The crash of a vintage jet fighter in a failed stunt at an airshow which claimed 11 lives was filmed by a miniature camera in the cockpit, a court has heard.
Andrew Hill was performing an aerobatic manoeuvre in a 1950s Hawker Hunter when it plummeted onto the A27 in West Sussex and exploded into a fireball in August 2015.
Yesterday, the jury at his trial watched footage recorded in the moments before the disaster, which he is accused of causing.
It showed the road coming into view, and then the sky as he began the fatal loop manoeuvre.
Wearing a helmet, he can be seen moving during the flight. Nothing can be heard other than the sound of the engine before the aircraft beings to judder, flying low along the road and crashing.
Hill, a 54-year-old RAF instructor and British Airways commercial captain, is standing trial at the Old Bailey after denying 11 charges of manslaughter by gross negligence.
Relatives of the victims – some of whom had been spectators at the Shoreham Airshow and others using the nearby road – sat quietly in the public gallery as the footage, which has not previously been seen publicly, was played.

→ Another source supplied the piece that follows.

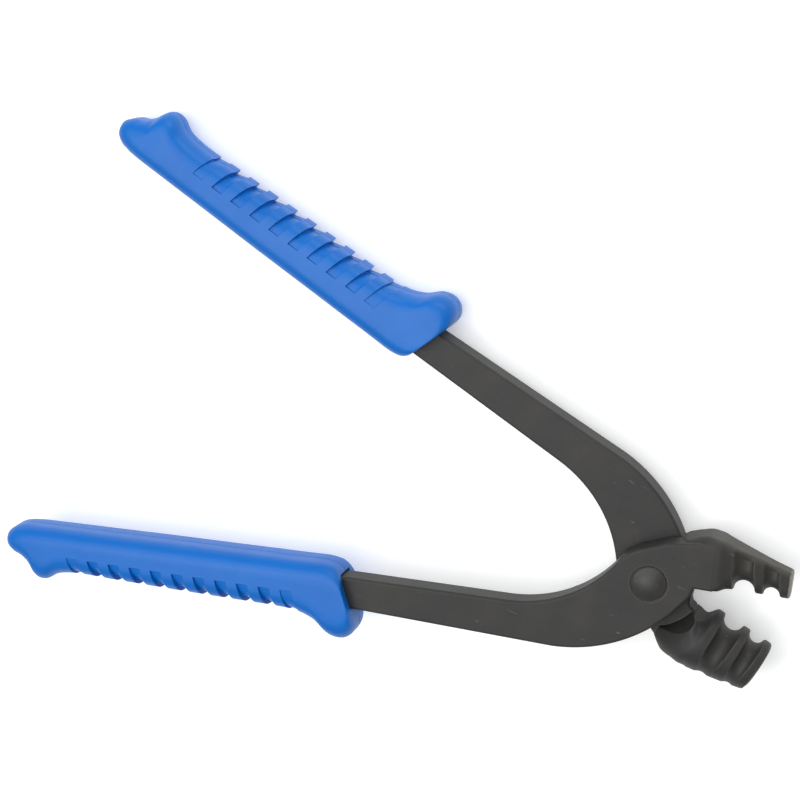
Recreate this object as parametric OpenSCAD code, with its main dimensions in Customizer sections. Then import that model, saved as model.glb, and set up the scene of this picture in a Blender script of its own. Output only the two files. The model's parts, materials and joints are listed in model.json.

Taken by a GoPro camera, positioned behind the pilot’s seat, it showed Hill performing a flypast parallel to the runway at Shoreham Airport, inverting the aircraft and then performing a stunt called a Derry roll.

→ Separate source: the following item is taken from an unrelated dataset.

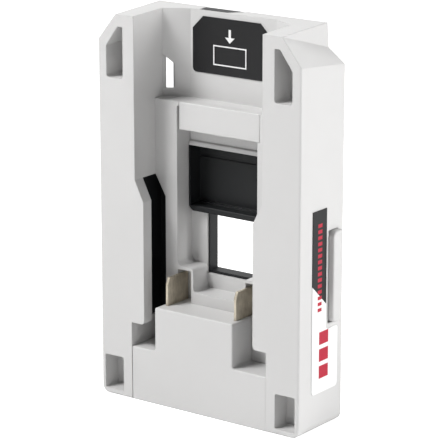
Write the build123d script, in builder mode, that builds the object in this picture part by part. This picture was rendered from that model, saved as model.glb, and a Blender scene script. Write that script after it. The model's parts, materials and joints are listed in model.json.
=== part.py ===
from build123d import *

import os

# A battery adapter: a flat upright housing that a slide-in battery pack is pushed into from
# the top, and that clips to the back of a tool or a lamp.
# Millimetres. +Z is up, the front faces -Y, and the origin is the middle of the base.
# A depth is counted from the front face towards the rear.

# Outer envelope of the housing
WIDTH = 85.0
HEIGHT = 138.3
DEPTH = 25.4
LOWER_CORNER = 2.8
EDGE_ROUND = 0.6
TOP_FALL = 1.1          # how much lower the top face lies at the front than at the rear
SIDE_WALL = 2.2
INNER_WALL = 1.8
PAST = 1.0              # how far a cut runs past an open face

# The two top corners are cut off, more deeply at the rear than at the front
TOP_CUT_ACROSS = 7.7
TOP_CUT_DOWN = 9.5
REAR_CUT_ACROSS = 7.2
REAR_CUT_KNEE = (6.6, 8.3)
REAR_CUT_DOWN = 13.1

# Clearances
SLIDE_GAP = 0.3         # between a moving piece and what it passes
SEAM = 0.1              # between two fixed pieces that sit in each other
PIN_GAP = 0.05          # round a screw or a spigot in its hole

# Open channel between the two front columns, and the raised block at its back
CHANNEL_HALF = 27.0
LABEL_WALL_HALF = 18.1
LABEL_WALL_DEPTH = DEPTH - 4.9
CHANNEL_STRAIGHT = LABEL_WALL_DEPTH - 4.5
LEDGE_Z = 107.0
LEDGE_THICK = 1.6
BLOCK_DEPTH = DEPTH - 13.7
CENTRE_BACK = DEPTH - 3.4   # rear face of the centre walls, where the rear frame seats

# Rails for the battery: flanges with a groove behind each
LEAD_IN_TOP = 80.0
LEAD_IN_BOTTOM = 72.5
RAIL_HALF = 23.3
RAIL_THICK = 4.5
RAIL_BOTTOM = 28.2
RAIL_LIP = 0.7          # how much further in the block reaches than the rails
RAIL_CORNER = 1.5
GROOVE_OUTER = 30.5
GROOVE_DEPTH = CENTRE_BACK - 3.0
LINER_THICK = 1.0       # the black liner of each groove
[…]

Tom Kark QC, prosecuting, had earlier told the court the crash was “purely” the result of “pilot error” because the aircraft being was flown too low and too slow.

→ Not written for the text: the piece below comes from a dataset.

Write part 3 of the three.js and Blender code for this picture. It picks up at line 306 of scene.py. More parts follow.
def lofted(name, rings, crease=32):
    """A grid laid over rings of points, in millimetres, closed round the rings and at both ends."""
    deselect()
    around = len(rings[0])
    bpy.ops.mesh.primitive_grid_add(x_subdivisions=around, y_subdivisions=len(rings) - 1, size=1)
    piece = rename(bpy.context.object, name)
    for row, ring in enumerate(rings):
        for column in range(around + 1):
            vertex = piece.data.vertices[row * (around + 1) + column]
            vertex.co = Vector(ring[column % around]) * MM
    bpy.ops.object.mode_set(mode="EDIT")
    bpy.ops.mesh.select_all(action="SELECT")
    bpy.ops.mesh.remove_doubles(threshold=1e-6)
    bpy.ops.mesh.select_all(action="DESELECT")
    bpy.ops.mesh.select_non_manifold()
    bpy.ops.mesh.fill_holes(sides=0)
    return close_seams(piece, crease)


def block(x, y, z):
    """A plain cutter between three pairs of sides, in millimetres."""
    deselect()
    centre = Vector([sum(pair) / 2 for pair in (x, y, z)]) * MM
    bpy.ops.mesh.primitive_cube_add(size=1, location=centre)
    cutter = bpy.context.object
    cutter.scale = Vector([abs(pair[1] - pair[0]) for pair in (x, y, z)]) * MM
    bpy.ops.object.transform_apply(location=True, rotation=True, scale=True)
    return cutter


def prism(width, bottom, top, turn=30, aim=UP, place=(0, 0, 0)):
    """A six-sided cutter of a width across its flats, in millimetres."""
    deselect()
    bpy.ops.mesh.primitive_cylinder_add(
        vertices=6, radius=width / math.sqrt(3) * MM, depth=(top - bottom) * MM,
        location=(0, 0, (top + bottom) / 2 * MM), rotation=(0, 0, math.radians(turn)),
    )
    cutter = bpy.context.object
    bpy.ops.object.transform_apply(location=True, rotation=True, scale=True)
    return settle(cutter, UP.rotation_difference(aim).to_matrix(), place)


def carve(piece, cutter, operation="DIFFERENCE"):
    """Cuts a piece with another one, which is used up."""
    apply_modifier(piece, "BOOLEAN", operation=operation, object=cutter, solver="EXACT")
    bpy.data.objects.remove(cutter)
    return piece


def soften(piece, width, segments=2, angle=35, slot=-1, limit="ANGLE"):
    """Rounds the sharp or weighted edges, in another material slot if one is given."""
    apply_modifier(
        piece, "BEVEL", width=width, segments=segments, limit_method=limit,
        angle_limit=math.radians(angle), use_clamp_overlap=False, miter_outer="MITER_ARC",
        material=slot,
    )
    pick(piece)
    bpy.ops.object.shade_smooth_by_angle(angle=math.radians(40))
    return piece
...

Although normally a careful and competent pilot, the court heard of some past incidents in which Hill had played “fast and loose” with the rules and appeared to have a “cavalier attitude” towards safety.
After showing the footage, Mr Kark told jurors there was a “catalogue of errors” on Hill’s part, including failing to take evasive action to carry out an escape manoeuvre.
Jurors were also shown footage shot by spectators at the side of the road, showing the plane in the sky performing the stunt and crashing into the main road, engulfing victims who were in cars and standing nearby.
Hill, of Buntingford, Hertfordshire, watched the beginning of the footage but lowered his head in the dock when the moment of impact was shown before looking at the jury.
Immediately after the crash he told emergency services he did not remember or know what happened but felt “terrible” and had been feeling unwell, the court heard.
Mr Kark said: “The aircraft crashed as a result of Mr Hill’s negligence and as such this breach of duty caused the deaths of 11 men.
“Having regard to the serious and obvious risk of death, the negligence of Mr Hill was truly exceptionally bad such as to amount to the criminal offence of gross negligence manslaughter.”
He added: “If a pilot continued to fly an aerobatic display above a crowd of spectators, knowing that he was unwell, then that, we would suggest, would be capable of amounting to a gross breach of his duty of care.”
Hill was also originally charged with recklessly or negligently endangering an aircraft under air navigation laws but this was dropped before the trial began.
The hearing, expected to last eight weeks, continues.